Both ILT2 and ILT4 cause negative intracellular signaling. In monocytes, binding to either ILT2 or ILT4 receptors cause the inhibition of monocyte/macrophage mediated toxicity. In dendritic cells, binding to both receptors can prevent dendritic cells from maturing and prevent the activation of T cells. Additionally, HLA-G may interact with ILT4 receptors on the surface of neutrophils to inhibit phagocytosis. In natural killer cells, HLA-G binds with the ILT2 receptor to inhibit the secretion of IFN-γ, a cytokine that can activate macrophages and stimulate natural killer cells and neutrophils.
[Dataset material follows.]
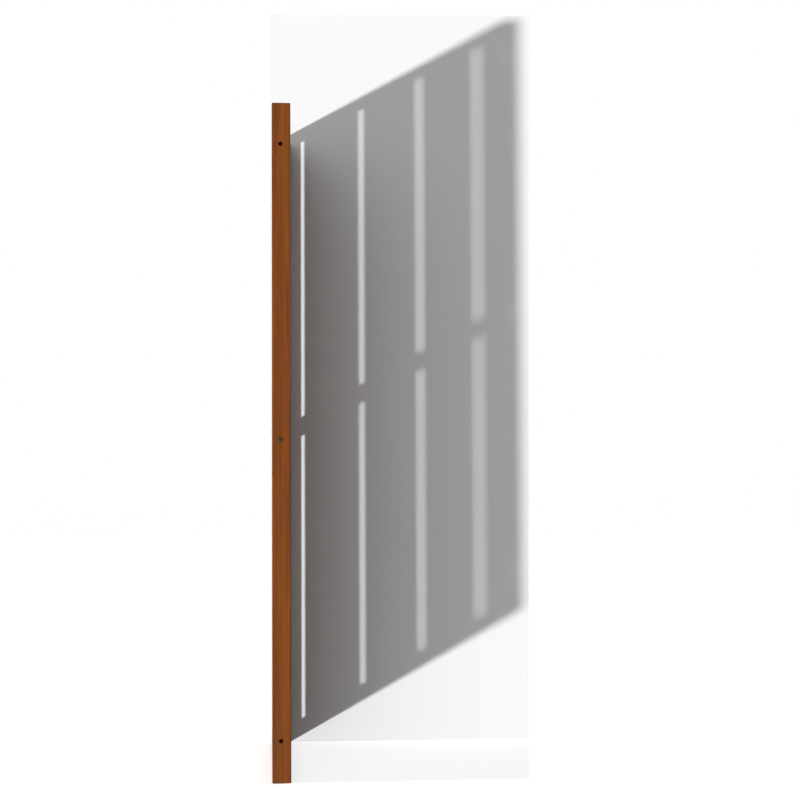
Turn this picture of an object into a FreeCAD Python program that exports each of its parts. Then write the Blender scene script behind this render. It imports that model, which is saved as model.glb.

HLA-G binds to ILT2 on B cells to cause the inhibition of B cell proliferation, differentiation, and the secretion of antibodies. It binds to ILT2 on T cells to downregulate T cell chemokine expression. The cytokine expression of T cells mimics that of T_{H}2 cells. HLA-G causes apoptosis in CD8+ T cells. All together these effects serve to decrease the inflammatory response of the immune system.

== HLA-G as a clinical target ==

=== Immune checkpoint inhibitors ===
Because of HLA-G's role in inhibiting NK cell responses in cancer, clinical immune checkpoint inhibitors targeting HLA-G have been designed. Tizona Therapeutics developed TTX-080, a monoclonal antibody targeting HLA-G's interaction with ILT2 and ILT4. In 2020, a phase 1a/1b trial began to assess safety and preliminary efficacy in multiple cancers. Early results showed activity in HPV-negative HNSCC and HER2-negative metastatic colorectal cancer with WT RAS/BRAF, leading to an expansion of the trial.

=== CAR T-cell therapy ===
HLA-G is both an immune checkpoint and a tumor-specific antigen, making it a target for the development of CAR T-cell therapies, which have been shown to have efficacy in in vitro mouse models. The company Invectys developed the CAR T-cell therapy IVS-3001 targeting HLA-G and began Phase1\2a clinical trials June 2023. Based on preliminary results, IVS-3001 was granted FDA fast track designation, expediting development and review of the therapy for potential use in patients with renal cell carcinoma (RCC).